One year ago almost to the day, the Russian journalist Anna Politkovskaya was found slain in her apartment building in Moscow, shot through the head. For years, Politkovskaya’s hard-hitting investigative reporting had told stories of the brutality and corruption of Russia’s ‘dirty war’ in Chechnya that most of the international media had ceased to write about. Through arrests, death threats, and a near-poisoning—and in a media increasingly controlled by the state and its oligarchs—the unflinching Politkovskaya never slowed down.
Even at the time of her death, the 48-year-old Politkovskaya had been reporting on the torture of Chechen civilians by pro-Moscow security forces. Four days after her murder on October 7 of last year, the independent Novaya Gazeta (Russia’s leading opposition newspaper) published her unfinished article, alongside pictures of the torture victims.
Despite her international acclaim, there was no attempt made to disguise Politkovskaya’s murder. She was shot multiple times in broad daylight, her body lying in the elevator of her apartment, next to the assassin’s pistol.
The Novaya Gazeta now knows the identity of Politkovskaya’s assassin, yet the man has been neither found nor arrested. Furthermore, Russian prosecutors have not identified the person who ordered this contract killing.
Politkovskaya was a shining example of courage in journalism, and her unsolved case is singularly devastating. The murder of journalists, however, is a story by no means unique to Russia. According to the Committee to Protect Journalists, which keeps “detailed data on journalists killed on duty as part of its mission of defending press freedom,” 636 journalists have been killed worldwide since 1992. One-hundred fifteen journalists have been killed in Iraq since March 2003, and as of December 1, 2006, 134 journalists worldwide were imprisoned (China, Cuba, Eritrea and Ethiopia being the top jailors).
A weekly glance through international news reports shows how commonplace such abuse is. This past week, a 17-year-old admitted to killing a well-known Turkish-Armenian journalist in January. Less than two weeks ago, a Japanese journalist named Kenji Nagai was shot to death in the crackdown by Myanmar’s junta. Nagai, a photojournalist, continued to take photographs from the ground, after being shot by a Burmese soldier. In mid-August, two Somali journalists were killed in Mogadishu, one fatally wounded as he drove back from the funeral of his colleague at HornAfrik, who had been shot outside his office. Chauncey Bailey, a journalist who had recently been named editor of The Oakland Post (considered a prominent African-American publication), was shot to death on August 2 on a downtown Oakland street.

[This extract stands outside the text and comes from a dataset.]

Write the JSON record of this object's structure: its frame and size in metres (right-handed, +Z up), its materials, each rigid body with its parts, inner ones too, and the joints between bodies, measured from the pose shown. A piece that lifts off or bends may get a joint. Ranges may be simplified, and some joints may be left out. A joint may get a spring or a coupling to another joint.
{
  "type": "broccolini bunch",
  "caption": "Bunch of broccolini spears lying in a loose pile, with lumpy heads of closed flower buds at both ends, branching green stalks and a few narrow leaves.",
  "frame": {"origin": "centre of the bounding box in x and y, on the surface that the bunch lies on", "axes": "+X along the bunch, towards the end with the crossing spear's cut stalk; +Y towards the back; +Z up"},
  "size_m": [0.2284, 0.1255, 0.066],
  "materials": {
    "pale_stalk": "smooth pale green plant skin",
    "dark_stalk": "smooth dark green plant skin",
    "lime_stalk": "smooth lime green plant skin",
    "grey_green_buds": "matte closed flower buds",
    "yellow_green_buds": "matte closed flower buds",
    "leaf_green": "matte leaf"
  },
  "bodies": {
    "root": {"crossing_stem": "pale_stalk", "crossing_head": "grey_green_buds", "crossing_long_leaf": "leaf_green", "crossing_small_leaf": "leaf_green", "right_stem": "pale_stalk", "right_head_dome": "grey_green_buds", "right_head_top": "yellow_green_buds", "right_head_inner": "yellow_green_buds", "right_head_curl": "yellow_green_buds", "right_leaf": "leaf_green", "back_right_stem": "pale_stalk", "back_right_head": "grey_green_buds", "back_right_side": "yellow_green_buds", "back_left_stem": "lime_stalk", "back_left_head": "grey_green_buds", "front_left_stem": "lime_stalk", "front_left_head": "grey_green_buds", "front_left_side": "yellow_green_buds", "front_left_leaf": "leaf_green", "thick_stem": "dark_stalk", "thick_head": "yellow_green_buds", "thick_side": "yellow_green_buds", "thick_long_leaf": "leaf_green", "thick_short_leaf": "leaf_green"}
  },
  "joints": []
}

Each year, numbers of journalists across the globe are arrested, beaten, harassed, raped, kidnapped, exiled and murdered. But it’s not only through violence that freedom of the press is restrained—even in this country.

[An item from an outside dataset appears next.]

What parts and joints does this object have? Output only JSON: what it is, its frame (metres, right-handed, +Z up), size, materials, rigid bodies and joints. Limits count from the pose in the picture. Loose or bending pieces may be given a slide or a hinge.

When The New York Times published an article detailing U.S. investigations into terror-financing activity last year, President Bush called it “disgraceful,” and Donald Rumsfeld claimed the piece would “cause the loss of American lives.” Right-wing pundits discussed whether Bill Keller, the Executive Editor of the Times, should be jailed, killed by firing squad or electrocuted by gas chamber. Two-hundred twenty members of the House, including every single Republican but one (Connecticut’s own Christopher Shays, actually), voted to condemn the paper for violation of the Espionage Act of 1917.

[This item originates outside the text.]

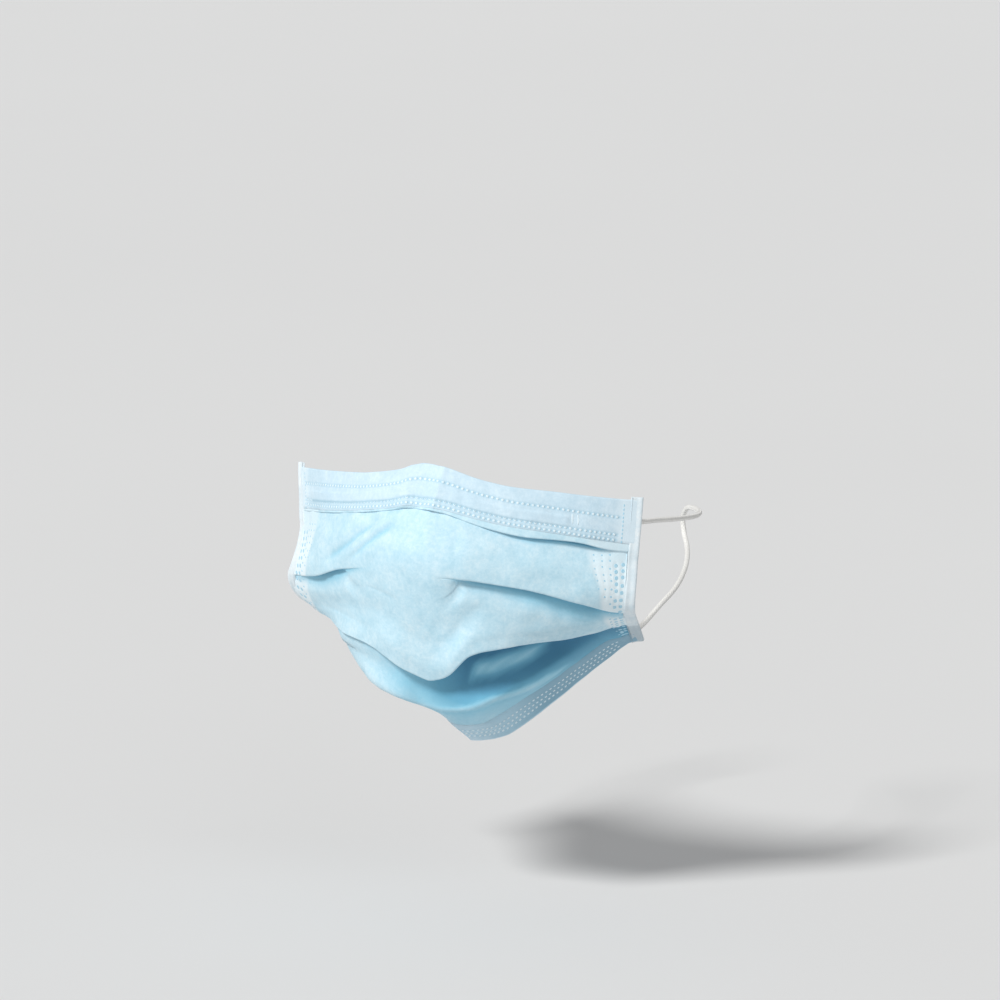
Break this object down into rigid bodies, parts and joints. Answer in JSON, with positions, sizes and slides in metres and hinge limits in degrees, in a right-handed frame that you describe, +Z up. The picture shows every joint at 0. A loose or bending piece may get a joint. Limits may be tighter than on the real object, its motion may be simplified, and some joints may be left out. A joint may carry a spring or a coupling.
{
  "type": "surgical face mask",
  "caption": "Pleated cloth face mask in its worn form, with pale turned hems, a nose wire, bound side edges and a round elastic loop at each side.",
  "frame": {"origin": "the middle of the top edge of the cloth, where the mask sits on the bridge of the nose", "axes": "+Z up, the wearer looks along -Y, +X towards the wearer's left"},
  "size_m": [0.1598, 0.177, 0.1236],
  "materials": {
    "blue_spunbond": "matte light blue nonwoven",
    "white_lining": "matte white nonwoven",
    "pale_hem": "thin white nonwoven over blue",
    "binding_cloth": "soft white nonwoven strip",
    "wire_coat": "white plastic over wire",
    "ear_elastic": "round knitted elastic"
  },
  "bodies": {
    "root": {"outer_ply": "blue_spunbond", "inner_ply": "white_lining", "top_hem": "pale_hem", "bottom_hem": "pale_hem", "nose_wire": "wire_coat", "side_binding_left": "binding_cloth", "side_binding_right": "binding_cloth", "ear_loop_left": "ear_elastic", "ear_loop_right": "ear_elastic"}
  },
  "joints": []
}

As part of its crusade not to be held accountable for certain actions, the Bush administration has made it exceedingly difficult for reporters to do their job. During the few press conferences that Bush actually holds, he often finds ways to dodge the most hard-hitting questions. In skewing public broadcasting, in paying off pundits and in deceptively delivering fake news on matters like Iraq (this does not mean Jon Stewart), the administration seems contemptuous of the Freedom of Information Act and what it stands for. Bush and co. are all about gaining maximum access to information for themselves (see: the Patriot Act) and denying it to the public.
U.N. Goodwill Ambassador and arm-candy-de-Brad Angelina Jolie was right in “A Mighty Heart,” her valiant attempt to raise awareness about the kidnap and murder of Wall Street Journal reporter Daniel Pearl. The assault on journalism does not just concern journalists. We can critique The New York Times for its liberal (or conservative) slant all we want and mock The New York Post or The Wall Street Journal (especially considering the Murdoch-approaching reign), but the moment we stop fighting for freedom of the press, we lose an important pillar of democratic society.
For fighting against Russia’s ‘dirty war,’Anna Politkovskaya met her end in the ‘dirty war’ against journalism. She was punished in her quest for openness and accountability; Politkovskaya was killed for doing her job. Her murder should be remembered, therefore, as nothing more and nothing less than a testament to the power of the written word.
The Committee to Protect Journalists is urging Russian President Vladimir Putin to conduct an investigation that is “diligent, transparent, and free of political influence.” Politkovskaya’s tale deserves such an investigation, and Russia cannot afford to cast aside the case without doing justice. Freedom of the press, after all, is one casualty that we cannot afford.